There's two things here.
(In reply to Sam James from comment #0)
> C.UTF-8 is in glibc as of 2.35 so we didn't need to patch it in anymore
> (which plenty of other distros did too).
And we dropped our patch.
> [08:06:43] <tirnanog> hmm. it gets weirder. gentoo has a novel locale-gen
> which always includes "C.UTF-8 UTF-8" in the course of generating an
> archive. arch doesn't. basically: if you put "C.UTF-8 UTF-8" in locale.gen,
> either of C.UTF-8 or C.utf8 are accepted as valid locale names. if you
> don't, only C.UTF-8 is (in glibc 2.35+, that is, whether it be visible in
> the locale archive or not).
> [08:15:04] <tirnanog> I think gentoo used to patch support for C.UTF-8 in
> prior to 2.35. I suppose shoehorning it in via the locale-gen script is now
> an anachronism.
> [08:15:16] <tirnanog> still, it all seems pretty messy on the glibc side.

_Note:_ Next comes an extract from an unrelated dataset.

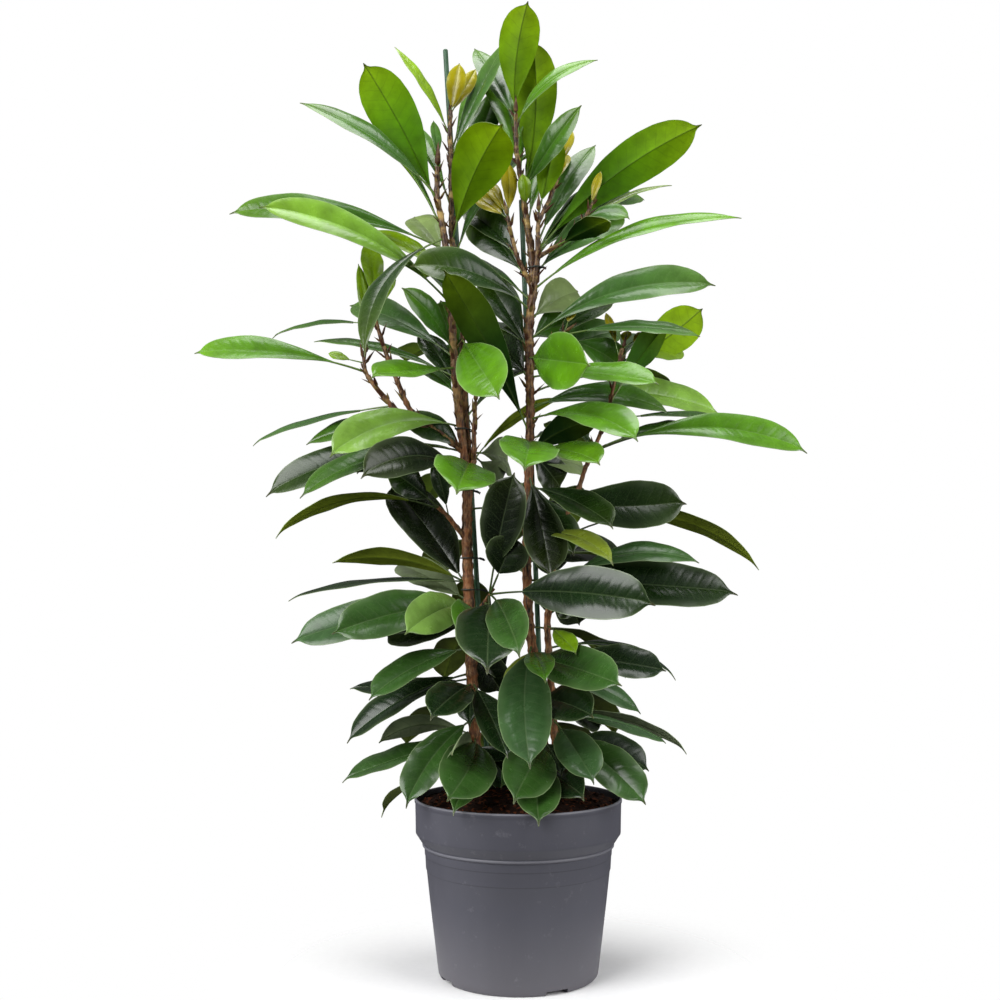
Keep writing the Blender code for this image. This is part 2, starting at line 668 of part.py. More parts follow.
def first_clear(choices, own_wood, own_leaves, foreign):
    """The first choice whose whole leaf misses all other pieces, and whose blade misses its own plant."""
    second_best = None
    for blade in choices:
        whole = tree_of(*blade_mesh(blade, CLEARANCE))
        if meets(whole, foreign):
            continue
        body = tree_of(*blade_mesh(blade, CLEARANCE, 1))
        if not meets(body, own_wood) and not meets(body, own_leaves):
            return blade
        second_best = second_best or blade
    return second_best


def hidden_share(blade, screens):
    """How much of a leaf the leaves in front of it hide from the eye."""
    points, _ = blade_mesh(blade, 0, 2)
    hidden = 0
    for point in points:
        way = (EYE - point).normalized()
        hidden += any(screen.ray_cast(point + way * LOOK_FROM, way)[0] for screen in screens)
    return hidden / len(points)


def listed_choices(leaf, paths):
    for higher in ROOT_STEPS:
        for deeper in DEPTH_STEPS:
            yield listed_blade(leaf, paths, deeper, higher)


def back_choices(root, number, screens):
    """Turns and tilts of a back leaf that keep it out of the front view's gaps."""
    least = LOW_HIDDEN_SHARE if root.z < BUSHY else HIDDEN_SHARE
    for tilt in RISE_STEPS:
        for turn in BACK_STEPS:
            blade = back_blade(root, number, turn, tilt)
            if hidden_share(blade, screens) >= least:
                yield blade


def back_roots(runs, paths):
    for branch, low, high, count in runs:
        for index in range(count):
            height = low + (high - low) * index / max(count - 1, 1)
            yield crossing(paths[branch], height)[0]


class Plant:
    """A leafy stem while it grows: its wood, and the leaves settled so far."""

    def __init__(self, name, branches):
        self.name = name
        self.paths = [branch_path(branch) for branch in branches]
        self.paths[0] = with_foot(*self.paths[0])
        self.wood = [tube_mesh("branch", *path) for path in self.paths]
        self.wood_trees = [mesh_tree(mesh) for mesh in self.wood]
        self.blades = []
        self.trees = []
        self.bodies = []

    def settle(self, choices, foreign):
        blade = first_clear(choices, self.wood_trees, self.bodies, foreign)
        if blade:
            self.blades.append(blade)
            self.trees.append(tree_of(*blade_mesh(blade)))
            self.bodies.append(tree_of(*blade_mesh(blade, 0, 1)))


def all_but(plant, plants, fixed):
    """What a plant's leaves have to miss: the fixed pieces, and the other plants."""
    trees = list(fixed)
    for other in plants:
        if other is not plant:
            trees += other.wood_trees + other.trees
    return trees


def make_plant(plant, finish):
    """One leafy stem: its wood and leaves, joined as one body."""
    parts = bpy.data.collections.new(plant.name + " parts")
    for mesh in plant.wood[1:]:
        parts.objects.link(bpy.data.objects.new("branch", mesh))
    for blade in plant.blades:
        points, faces = blade_mesh(blade)
        mesh = bpy.data.meshes.new("leaf")
        mesh.from_pydata([point * MM for point in points], [], faces)
        parts.objects.link(bpy.data.objects.new("leaf", mesh))
    body = add(plant.name, plant.wood[0].copy())
    boolean(body, "UNION", parts)
    apply_all(body)
    remove_all(parts)
    body.data.materials.clear()
    body.data.materials.append(finish)
    smooth(body.data, 40)


def grow(plants, lists, runs, fixed):
    """Settles the leaves of the front view, then those on the back, which hide behind them."""
    for plant, leaves in zip(plants, lists):
        foreign = all_but(plant, plants, fixed)
        for leaf in leaves:
            plant.settle(listed_choices(leaf, plant.paths), foreign)
    screens = [tree for plant in plants for tree in plant.bodies]
    for plant, run in zip(plants, runs):
        foreign = all_but(plant, plants, fixed)
        for number, root in enumerate(back_roots(run, plant.paths)):
            plant.settle(back_choices(root, number, screens), foreign)


def make_ties(plants, stakes, finish):
    ties = [("left", plants[0], LEFT_TIES), ("right", plants[1], RIGHT_TIES)]
    made = []
    for side, plant, heights in ties:
        for number, (height, branches) in enumerate(heights, 1):
            discs = [crossing(plant.paths[branch], height) for branch in branches]
            discs.append(crossing((stakes["stake_" + side], [STAKE_RADIUS] * 2), height))
            loop = tie_points(discs, height)
            mesh = tube_mesh("tie", loop, [TIE_WIRE] * len(loop), 0, closed=True)
            made.append(add(f"tie_{side}_{number}", mesh, finish))
    return made


def build():
    clear_scene()
    leafy = material("green leaves and brown bark", (0.03, 0.10, 0.02), 0.35)
    wire = material("dark tie wire", (0.01, 0.015, 0.01), 0.5)
    cane = material("green stake", (0.035, 0.09, 0.05), 0.5)

    stakes = {"stake_left": stake_points(LEFT_STAKE), "stake_right": stake_points(RIGHT_STAKE)}
    plants = (
        Plant("stem_left", LEFT_WOOD),
        Plant("stem_right", RIGHT_WOOD),
        Plant("stem_right_low", LOW_WOOD),
    )
    holes = [hole_mesh(*plant.paths[0]) for plant in plants]
    holes += [hole_mesh(points, [STAKE_RADIUS] * 2) for points in stakes.values()]
    fixed = [make_pot(), make_soil(holes)]
    for name, points in stakes.items():
        fixed.append(add(name, tube_mesh(name, points, [STAKE_RADIUS] * 2, 2), cane))
    fixed += make_ties(plants, stakes, wire)

    trees = [mesh_tree(item.data) for item in fixed]
    grow(plants, (LEFT_LEAVES, RIGHT_LEAVES, LOW_LEAVES), (LEFT_BACK, RIGHT_BACK, LOW_BACK), trees)
    for plant in plants:
        make_plant(plant, leafy)


build()
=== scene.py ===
# %% [markdown]
# # A potted african fig
# This lesson dresses the plain solids of a potted african fig, so that it looks like the real plant. The
# solids come first, as a fixed frame in metres. Each new piece takes the place of one or more of them.
# Sizes and places are written in millimetres, and scaled once, where a mesh is made.

# %% Load the frame
import math
import random
from collections import namedtuple
from contextlib import contextmanager

import bmesh
import bpy
import numpy as np
from mathutils import Matrix, Vector, noise
from mathutils.kdtree import KDTree


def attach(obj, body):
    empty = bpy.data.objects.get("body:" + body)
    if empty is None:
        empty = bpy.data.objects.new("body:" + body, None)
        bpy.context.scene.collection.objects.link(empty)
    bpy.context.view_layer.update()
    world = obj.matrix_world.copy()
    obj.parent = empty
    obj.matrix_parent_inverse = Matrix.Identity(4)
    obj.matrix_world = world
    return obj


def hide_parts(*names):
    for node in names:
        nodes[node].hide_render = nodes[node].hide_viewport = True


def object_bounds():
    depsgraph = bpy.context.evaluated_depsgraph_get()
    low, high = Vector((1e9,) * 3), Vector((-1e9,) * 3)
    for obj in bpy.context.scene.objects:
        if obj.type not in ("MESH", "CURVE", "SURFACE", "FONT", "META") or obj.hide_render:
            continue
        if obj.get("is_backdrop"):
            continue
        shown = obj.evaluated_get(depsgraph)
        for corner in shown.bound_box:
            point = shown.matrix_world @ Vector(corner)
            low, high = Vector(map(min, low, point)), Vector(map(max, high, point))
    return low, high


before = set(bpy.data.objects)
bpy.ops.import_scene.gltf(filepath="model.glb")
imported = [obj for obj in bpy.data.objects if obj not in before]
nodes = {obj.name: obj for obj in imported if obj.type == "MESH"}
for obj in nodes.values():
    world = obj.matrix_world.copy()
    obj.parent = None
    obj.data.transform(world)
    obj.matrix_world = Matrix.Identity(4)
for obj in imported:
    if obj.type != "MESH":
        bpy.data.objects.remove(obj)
cad_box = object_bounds()
MM = 0.001
print("nodes:", ", ".join(sorted(nodes)))
print("box of the solids:", [tuple(round(c, 4) for c in corner) for corner in cad_box])

# %% [markdown]
# ## Working by hand, from a script
# An operator acts on what is selected, so each step starts by selecting just what it should change. Small
# helpers do that, for whole objects and for points of the mesh that is being edited.

# %% Helpers for selecting and finishing
def only(*items):
    """Selects these objects and nothing else. The first becomes the active one."""
    bpy.ops.object.select_all(action="DESELECT")
    for item in items:
        item.select_set(True)
    bpy.context.view_layer.objects.active = items[0]


def discard(*items):
    only(*items)
    bpy.ops.object.delete()


@contextmanager
def editing():
    """Edit mode on the active object, at first with all its points selected."""
    bpy.ops.object.mode_set(mode="EDIT")
    bpy.ops.mesh.select_all(action="SELECT")
    yield
    bpy.ops.object.mode_set(mode="OBJECT")


def pick(test):
    """In edit mode, selects the points whose place passes a test."""
    form = bmesh.from_edit_mesh(bpy.context.object.data)
    form.select_mode = {"VERT"}
    for point in form.verts:
        point.select = bool(test(point.co))
    form.select_flush_mode()
    bmesh.update_edit_mesh(bpy.context.object.data)


def face_outward():
    """In edit mode, turns the front of every face outward."""
    bpy.ops.mesh.select_all(action="SELECT")
    bpy.ops.mesh.normals_make_consistent(inside=False)


def apply_modifiers(item):
    only(item)
    for change in list(item.modifiers):
        bpy.ops.object.modifier_apply(modifier=change.name)


def copy_of(pattern):
    made = pattern.copy()
    made.data = pattern.data.copy()
    bpy.context.collection.objects.link(made)
    return made


def join(items):
    only(*items)
    if len(items) > 1:
        bpy.ops.object.join()
    return bpy.context.object


def smooth(item, degrees):
    only(item)
    bpy.ops.object.shade_smooth_by_angle(angle=math.radians(degrees))


def dress(piece, name, material, slot, *stands_for):
    """Names a finished piece, gives it its material, and hides the solids that it stands for."""
    piece.name = name
    piece.data.name = name
    piece.data.materials.clear()
    piece.data.materials.append(material)
    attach(piece, "root")
    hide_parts(*stands_for)
    piece.data.calc_loop_triangles()
    print(name, "has", len(piece.data.loop_triangles), "triangles")


def clamp(value):
    return min(max(value, 0), 1)


def between(pair, share):
    """The value at this share of the way from the first of a pair to the second."""
    return pair[0] + (pair[1] - pair[0]) * share


# %% [markdown]
# ## Colours and nodes
# Colours are given as sRGB hex values, and the shader works in linear light, so one function turns the first
# into the second. One function adds a node of any kind and gives back one of its outputs, which can go
# straight into the next node. An input takes either such an output or a fixed value.

# %% Helpers for materials
COLOUR_A, COLOUR_B, COLOUR_OUT = 6, 7, 2  # a Mix node's colour sockets


def linear(code):
    """Linear red, green, blue and alpha of an sRGB hex colour."""
    parts = [int(code[start:start + 2], 16) / 255 for start in (1, 3, 5)]
    return (*(c / 12.92 if c <= 0.04045 else ((c + 0.055) / 1.055) ** 2.4 for c in parts), 1)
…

We still need this because too many things break if *no* UTF-8 locale is available. Think python.
[And someone would remove it for sure. "Mah don't need no stinkin unicode."]
The bug was for the utf8 vs UTF-8 issue.
(In reply to Sam James from comment #2)
> The bug was for the utf8 vs UTF-8 issue.
Then I dont understand what the problem is; for some reason we are just more permissive?